# Requirement
Give back the full material, exactly as it reads.
## begin
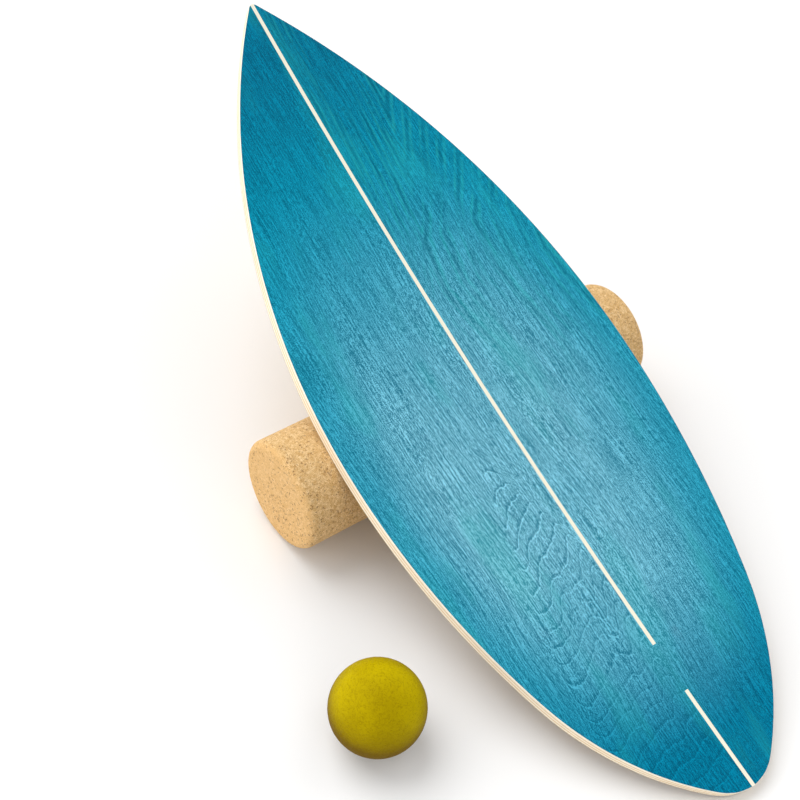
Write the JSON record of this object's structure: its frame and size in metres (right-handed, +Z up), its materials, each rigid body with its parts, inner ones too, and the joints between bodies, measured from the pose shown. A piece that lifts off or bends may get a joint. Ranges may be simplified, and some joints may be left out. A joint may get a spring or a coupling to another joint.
{
  "type": "balance board",
  "caption": "Surfboard-shaped plywood balance board with a rocker curve, resting tail-down on a solid cork roller, with a foam massage ball beside it.",
  "frame": {"origin": "point of the floor under the middle of the cork roller", "axes": "+X from the nose to the tail along the floor, +Y to the right rail, +Z up"},
  "size_m": [0.7685, 0.457, 0.2455],
  "materials": {
    "stained_veneer": "stained blue, brushed grain, matte lacquer",
    "pale_inlay": "clear matte lacquer",
    "ply_long_grain": "sanded edge",
    "ply_end_grain": "sanded edge",
    "bare_birch": "clear matte lacquer",
    "zinc_steel": "zinc plated",
    "cork": "agglomerated cork, sanded",
    "yellow_foam": "matte, fine pebbled skin"
  },
  "bodies": {
    "ball": {"massage_ball": "yellow_foam"},
    "roller": {"cork_roller": "cork"},
    "deck": {"top_veneer": "stained_veneer", "stringer_front": "pale_inlay", "stringer_tail": "pale_inlay", "core_ply_1": "ply_long_grain", "core_ply_2": "ply_end_grain", "core_ply_3": "ply_long_grain", "core_ply_4": "ply_end_grain", "core_ply_5": "ply_long_grain", "bottom_veneer": "bare_birch", "nose_stop": "bare_birch", "tail_stop": "bare_birch", "stop_screws": "zinc_steel"}
  },
  "joints": [
    {"name": "roller_roll", "type": "slide", "parent": "ball", "child": "roller", "axis": [1, 0, 0], "range_m": [-0.12, 0.12]},
    {"name": "deck_tilt", "type": "hinge", "parent": "roller", "child": "deck", "pos_m": [0, 0, 0.05], "axis": [0, -1, 0], "range_deg": [0, 34]}
  ]
}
## end
# Exercise output
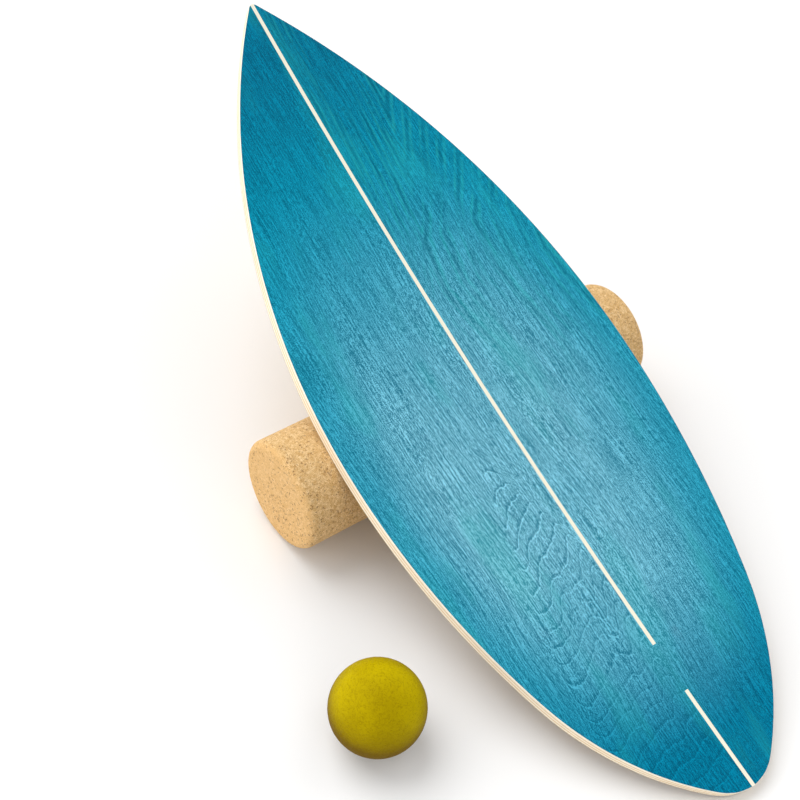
Write the JSON record of this object's structure: its frame and size in metres (right-handed, +Z up), its materials, each rigid body with its parts, inner ones too, and the joints between bodies, measured from the pose shown. A piece that lifts off or bends may get a joint. Ranges may be simplified, and some joints may be left out. A joint may get a spring or a coupling to another joint.
{
  "type": "balance board",
  "caption": "Surfboard-shaped plywood balance board with a rocker curve, resting tail-down on a solid cork roller, with a foam massage ball beside it.",
  "frame": {"origin": "point of the floor under the middle of the cork roller", "axes": "+X from the nose to the tail along the floor, +Y to the right rail, +Z up"},
  "size_m": [0.7685, 0.457, 0.2455],
  "materials": {
    "stained_veneer": "stained blue, brushed grain, matte lacquer",
    "pale_inlay": "clear matte lacquer",
    "ply_long_grain": "sanded edge",
    "ply_end_grain": "sanded edge",
    "bare_birch": "clear matte lacquer",
    "zinc_steel": "zinc plated",
    "cork": "agglomerated cork, sanded",
    "yellow_foam": "matte, fine pebbled skin"
  },
  "bodies": {
    "ball": {"massage_ball": "yellow_foam"},
    "roller": {"cork_roller": "cork"},
    "deck": {"top_veneer": "stained_veneer", "stringer_front": "pale_inlay", "stringer_tail": "pale_inlay", "core_ply_1": "ply_long_grain", "core_ply_2": "ply_end_grain", "core_ply_3": "ply_long_grain", "core_ply_4": "ply_end_grain", "core_ply_5": "ply_long_grain", "bottom_veneer": "bare_birch", "nose_stop": "bare_birch", "tail_stop": "bare_birch", "stop_screws": "zinc_steel"}
  },
  "joints": [
    {"name": "roller_roll", "type": "slide", "parent": "ball", "child": "roller", "axis": [1, 0, 0], "range_m": [-0.12, 0.12]},
    {"name": "deck_tilt", "type": "hinge", "parent": "roller", "child": "deck", "pos_m": [0, 0, 0.05], "axis": [0, -1, 0], "range_deg": [0, 34]}
  ]
}